Сакральными стали не только «перестройка», но и «гласность», «ускорение» и «демократизация», «возвращение к социалистическим нормам хозяйствования» и почему-то вдруг реанимированные, будто бы из основательно забытого НЭПа, «хозрасчёт» и «совместные предприятия». Громогласно раздались якобы от лица народа требования о приведении в чувство оторвавшейся от народа партийной элиты; попутно изобретены были термины «командно-административная система», «агрессивно-послушное большинство», и это наряду с «не могу поступаться принципами!».
Поскольку явились миру «перестройщики» Горбачёва, им тут же нашёлся противовес «антиперестройщиков» Лигачёва, и весь этот грошовый театр начался почему-то со съезда кинематографистов 15 мая 1986 года, а потом и писателей 24 июня того же года, и только в 1988 году созвали XIX партийную конференцию, и только затем уже съезд народных депутатов СССР (1989), продемонстрировавший нам заикающегося, но несгибаемого героя-диссидента академика Сахарова, а также многих иных, чьим именем будут навсегда ввергнуты во прах чаяния трёх-четырёх поколений советских людей. Какие речи, какие покаянные монологи, какие обличения и разоблачения прежних и сегодняшних тягот, а зачастую и преступлений, и какой порыв к обновлению (тоже слово тех лет) – Афанасьев, Попов, Собчак, Адамович, Карякин…

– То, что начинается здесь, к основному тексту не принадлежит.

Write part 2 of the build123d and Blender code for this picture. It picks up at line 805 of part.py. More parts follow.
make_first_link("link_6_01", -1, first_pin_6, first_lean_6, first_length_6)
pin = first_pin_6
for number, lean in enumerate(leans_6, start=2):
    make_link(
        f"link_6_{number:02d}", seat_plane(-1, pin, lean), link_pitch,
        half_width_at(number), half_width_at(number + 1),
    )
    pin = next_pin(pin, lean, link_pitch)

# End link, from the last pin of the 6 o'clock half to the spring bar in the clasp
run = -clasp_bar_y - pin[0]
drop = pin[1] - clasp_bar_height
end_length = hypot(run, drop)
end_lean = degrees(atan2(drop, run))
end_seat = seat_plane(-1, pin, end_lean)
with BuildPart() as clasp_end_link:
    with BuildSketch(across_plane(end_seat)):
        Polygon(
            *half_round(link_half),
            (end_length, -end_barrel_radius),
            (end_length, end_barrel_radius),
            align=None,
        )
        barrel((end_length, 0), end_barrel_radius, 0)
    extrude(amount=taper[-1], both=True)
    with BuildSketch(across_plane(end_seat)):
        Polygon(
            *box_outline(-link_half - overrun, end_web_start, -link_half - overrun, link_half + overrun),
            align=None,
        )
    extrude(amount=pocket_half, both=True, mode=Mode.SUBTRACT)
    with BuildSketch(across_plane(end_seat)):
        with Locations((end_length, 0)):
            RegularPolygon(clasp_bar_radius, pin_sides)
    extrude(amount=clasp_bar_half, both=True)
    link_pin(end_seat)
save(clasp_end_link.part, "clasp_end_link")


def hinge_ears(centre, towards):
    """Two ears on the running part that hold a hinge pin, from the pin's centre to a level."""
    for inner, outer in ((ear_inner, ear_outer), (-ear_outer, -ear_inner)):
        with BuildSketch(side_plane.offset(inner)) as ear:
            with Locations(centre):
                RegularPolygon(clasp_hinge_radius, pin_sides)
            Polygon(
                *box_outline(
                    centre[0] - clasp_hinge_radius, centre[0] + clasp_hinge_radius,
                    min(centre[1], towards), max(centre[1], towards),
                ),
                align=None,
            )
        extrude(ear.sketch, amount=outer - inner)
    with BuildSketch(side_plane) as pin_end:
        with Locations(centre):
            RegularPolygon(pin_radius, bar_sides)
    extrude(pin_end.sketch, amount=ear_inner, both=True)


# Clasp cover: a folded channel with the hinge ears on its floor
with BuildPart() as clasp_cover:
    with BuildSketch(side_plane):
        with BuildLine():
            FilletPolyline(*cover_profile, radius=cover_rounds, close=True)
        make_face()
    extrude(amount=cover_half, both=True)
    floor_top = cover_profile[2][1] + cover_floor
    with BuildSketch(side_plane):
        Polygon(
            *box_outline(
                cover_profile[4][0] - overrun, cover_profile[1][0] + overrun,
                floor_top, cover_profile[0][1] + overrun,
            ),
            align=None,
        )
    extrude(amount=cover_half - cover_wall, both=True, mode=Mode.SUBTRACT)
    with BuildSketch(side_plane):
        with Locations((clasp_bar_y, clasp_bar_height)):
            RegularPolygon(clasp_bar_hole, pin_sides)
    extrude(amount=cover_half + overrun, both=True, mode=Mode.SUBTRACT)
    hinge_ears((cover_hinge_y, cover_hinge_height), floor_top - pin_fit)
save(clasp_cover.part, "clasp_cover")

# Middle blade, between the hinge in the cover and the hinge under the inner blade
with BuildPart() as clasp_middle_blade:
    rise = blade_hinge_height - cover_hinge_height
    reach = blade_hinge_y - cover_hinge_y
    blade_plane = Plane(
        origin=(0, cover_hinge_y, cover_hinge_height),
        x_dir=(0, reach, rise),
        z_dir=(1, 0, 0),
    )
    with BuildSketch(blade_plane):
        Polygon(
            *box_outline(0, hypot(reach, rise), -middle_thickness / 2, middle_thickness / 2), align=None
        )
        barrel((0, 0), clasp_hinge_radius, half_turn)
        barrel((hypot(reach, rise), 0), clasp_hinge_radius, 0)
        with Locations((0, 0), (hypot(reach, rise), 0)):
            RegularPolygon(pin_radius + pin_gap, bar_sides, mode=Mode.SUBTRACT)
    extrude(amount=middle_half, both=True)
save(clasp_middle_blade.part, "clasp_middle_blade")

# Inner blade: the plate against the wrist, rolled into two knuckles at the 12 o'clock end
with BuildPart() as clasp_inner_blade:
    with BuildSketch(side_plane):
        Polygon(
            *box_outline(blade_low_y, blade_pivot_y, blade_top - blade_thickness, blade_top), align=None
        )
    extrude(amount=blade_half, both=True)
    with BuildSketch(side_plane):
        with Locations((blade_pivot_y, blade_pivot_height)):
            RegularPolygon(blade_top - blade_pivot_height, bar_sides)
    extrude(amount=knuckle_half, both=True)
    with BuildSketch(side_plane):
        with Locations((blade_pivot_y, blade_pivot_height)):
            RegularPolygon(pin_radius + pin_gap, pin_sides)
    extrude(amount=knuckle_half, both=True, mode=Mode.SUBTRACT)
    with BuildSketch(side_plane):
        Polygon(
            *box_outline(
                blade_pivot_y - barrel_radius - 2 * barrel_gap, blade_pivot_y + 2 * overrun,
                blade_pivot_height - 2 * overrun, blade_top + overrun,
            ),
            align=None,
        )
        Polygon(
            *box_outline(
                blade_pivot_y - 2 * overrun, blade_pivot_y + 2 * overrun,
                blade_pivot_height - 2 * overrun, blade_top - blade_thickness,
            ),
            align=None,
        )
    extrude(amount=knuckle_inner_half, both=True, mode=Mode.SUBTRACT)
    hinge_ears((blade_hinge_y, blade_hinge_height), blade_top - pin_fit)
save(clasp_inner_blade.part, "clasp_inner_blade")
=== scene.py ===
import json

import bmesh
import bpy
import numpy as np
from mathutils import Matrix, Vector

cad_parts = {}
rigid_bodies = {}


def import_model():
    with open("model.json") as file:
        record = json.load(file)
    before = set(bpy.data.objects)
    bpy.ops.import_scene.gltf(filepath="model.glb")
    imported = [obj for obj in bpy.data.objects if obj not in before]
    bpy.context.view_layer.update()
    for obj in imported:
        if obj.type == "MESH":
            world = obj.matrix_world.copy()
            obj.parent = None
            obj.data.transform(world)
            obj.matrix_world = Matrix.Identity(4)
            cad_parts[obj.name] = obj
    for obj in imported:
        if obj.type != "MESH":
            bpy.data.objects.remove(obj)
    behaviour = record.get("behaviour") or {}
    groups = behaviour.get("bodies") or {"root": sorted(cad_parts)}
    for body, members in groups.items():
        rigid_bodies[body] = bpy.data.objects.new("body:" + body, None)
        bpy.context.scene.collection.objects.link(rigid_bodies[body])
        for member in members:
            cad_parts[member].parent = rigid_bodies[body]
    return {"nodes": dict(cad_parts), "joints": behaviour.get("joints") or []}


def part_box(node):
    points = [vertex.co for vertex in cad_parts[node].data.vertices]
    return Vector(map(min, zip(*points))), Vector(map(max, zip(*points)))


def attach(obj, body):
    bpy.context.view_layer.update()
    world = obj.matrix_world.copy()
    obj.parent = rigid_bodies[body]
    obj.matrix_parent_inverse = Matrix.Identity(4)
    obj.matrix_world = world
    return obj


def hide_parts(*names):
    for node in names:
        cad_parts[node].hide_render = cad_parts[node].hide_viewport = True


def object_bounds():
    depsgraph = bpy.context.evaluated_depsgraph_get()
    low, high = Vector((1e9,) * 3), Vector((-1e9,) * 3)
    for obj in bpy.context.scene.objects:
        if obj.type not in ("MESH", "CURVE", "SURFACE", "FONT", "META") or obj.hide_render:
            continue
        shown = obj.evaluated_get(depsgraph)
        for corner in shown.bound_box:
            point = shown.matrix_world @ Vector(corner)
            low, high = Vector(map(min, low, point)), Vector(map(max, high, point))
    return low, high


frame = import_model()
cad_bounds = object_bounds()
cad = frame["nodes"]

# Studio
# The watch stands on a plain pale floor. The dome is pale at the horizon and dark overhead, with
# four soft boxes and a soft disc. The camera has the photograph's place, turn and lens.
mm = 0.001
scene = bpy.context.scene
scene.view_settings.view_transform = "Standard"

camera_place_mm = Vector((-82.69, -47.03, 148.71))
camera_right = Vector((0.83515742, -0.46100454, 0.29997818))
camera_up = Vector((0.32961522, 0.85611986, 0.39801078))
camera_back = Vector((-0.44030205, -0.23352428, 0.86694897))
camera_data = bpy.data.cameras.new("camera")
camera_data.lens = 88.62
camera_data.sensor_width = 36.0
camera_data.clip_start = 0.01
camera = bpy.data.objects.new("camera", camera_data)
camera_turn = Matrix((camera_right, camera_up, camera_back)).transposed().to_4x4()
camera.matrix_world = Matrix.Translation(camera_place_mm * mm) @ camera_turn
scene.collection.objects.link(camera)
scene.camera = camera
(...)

Та пресса, те многотысячные митинги, тот водопад техногенных аварий и катастроф – букет, поднесённый самому князю этого скорбного мира. Осатаневшее от политического, экономического и сексуального просвещения советское единство приучили срываться на крик при одном употреблении имени сначала Сталина, затем Ленина, а после уже и Брежнева, который подавляющему большинству ничего дурного не сделал. Ненавидели и подозревали в массовых убийствах всех – Никиту Хрущёва (Новочеркасск) и отдельно стоящих Маленкова, Андропова и Черненко, не говоря уже обо всех поголовно руководителях ЧК-ГПУНКВД-КГБ. Народ при этом рисовался безвинной жертвой, изнемогающей под чуть ли не иноземным игом. То, на что призывали срочно сменить социалистическое иго, тоже было импортным вариантом «свободной экономики, основывающейся на свободном предпринимательстве, которое за пару недель умоет, накормит и спать уложит всю страну и ещё тридцать стран вдобавок». Ложь: под бодрую риторику о «настоящем хозяине земли и производства, который должен прийти на израненную землю», начали задирать цены и гноить свежие продукты, а главное – муссировать слухи о том, «что и так уже скоро мы все начнём голодать» (А. Вертинский, несколькими десятилетиями ранее).
Три августовских дня
Помните? «Новый союзный договор», какая-то нескончаемая информационная пена, глупые, нервные, возмущающие всех и каждого денежные реформы, судорожные правительственные перестановки, нескончаемые дебаты, инфляция, торжествующий ор и рык в газетах и на телевидении.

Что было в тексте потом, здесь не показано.